I got my rabbit a little over a week ago off of Craigslist. He's super sweet and adjusted pretty fast (I think, at least. I'm a first-time rabbit owner.) me and to his new home. I had him roaming free in my bathroom in the basement with the small dog cage I had gotten from his owner with the door kept open until I could get him a proper bunny house. Now that I have one, I have him out of the bathroom and into a big new cage out in the main part of my living space. I've had him in there for a few hours now, and he hasn't really moved at all. He's hopped around the bottom level a little but hasn't even investigated the other platforms. He's been thumping his unhappy back leg thump, and hasn't really eaten anything or drank anything since the move. I have his litterbox, food bowl, and chew toy from his old cage. I know it's a really big change for him and I know he's super stressed out. I guess my question is, what can I do to make the adjustment easier for him? Will he start to explore his other levels in the cage? I had his food and water on the second level originally but I moved them down to the first floor because I was afraid he wouldn't make it up there and I didn't want him to like, starve or anything. 
My mom has cats, too, and they bothered him a little bit before I chased them away, so he's no doubt terrified of them, too. Will he eventually adjust or should I make other arrangements so that he's in a closed room away from them? 
Sorry for packing so many questions into one post, and I hope I don't seem like a bad rabbit mommy :/

EDIT: This is the cage I built for him, if that helps. http://www.rabbitcondo.com/moredetails.htm


----------



## tamsin (Jun 25, 2011)

Bunnies can get a bit upset with change, you have to remember for a rabbit their cage is their home so it's a bit upsetting to have it suddenly changed even if it's an upgrade.

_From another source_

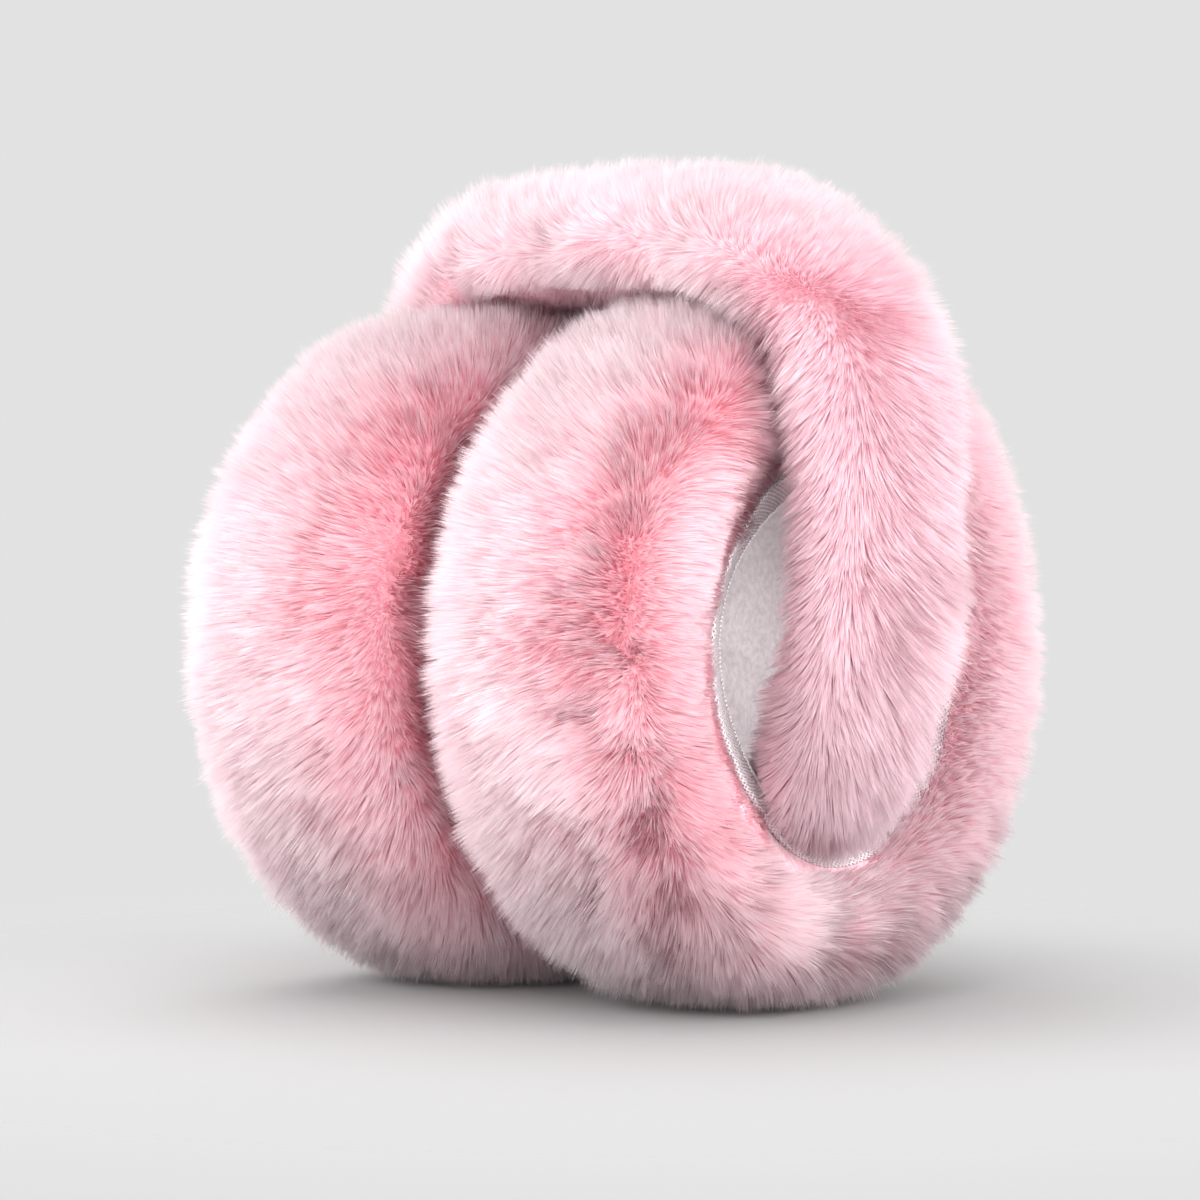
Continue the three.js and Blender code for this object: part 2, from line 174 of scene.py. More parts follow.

He will adjust gradually but you can help by covering part of the cage (cardboard or an old towel) so it feels less exposed. Make sure he has something inside to hide in too, a cardboard box works well. 

Putting everything on the bottom level is a good idea to start with, as it might take him awhile to explore upwards.

If you have old bedding/litter tray etc that will help in smell like home to him. If the old cage comes apart you could even put the base from it in there.

Do keep an eye that he does start eating again though as bunnies that get very stressed can go into stasis (their gut stops moving and they stop pooping/eating) and if that happens he needs a vet.

It really depends on him and the cats, you need to make sure they can't fit a paw through and poke at him. He may get used to them being in the same room but it won't work if they are constantly try to get him through the mesh.


----------



## Kitt (Jun 25, 2011)

Ah, I did have a towel in the bottom of his old cage. It definitely made a difference. In the ten minutes after I put the towel in he started running around and sprawled out and started to groom and now he's eating. =D
Hm. They can definitely reach their angry little paws through there to bother him. My cat (the biggest jerk out of the bunch. He's the ex-boyfriend who made you pay for dinner and checked his reflection in puddles on the street on the walk home because he's hot stuff and he knows it.) is the only one who's really bothered him, at least. I think my mom's cats are afraid of him. I'm going to have to figure something out to keep them away from him.


----------



## Nancy McClelland (Jun 26, 2011)

You can get a smaller mesh wire at a hardware store and cut it to fit.


----------



## Kitt (Jun 26, 2011)

I ended up blocking off his area with a gate made out of my left over NIC pieces.


----------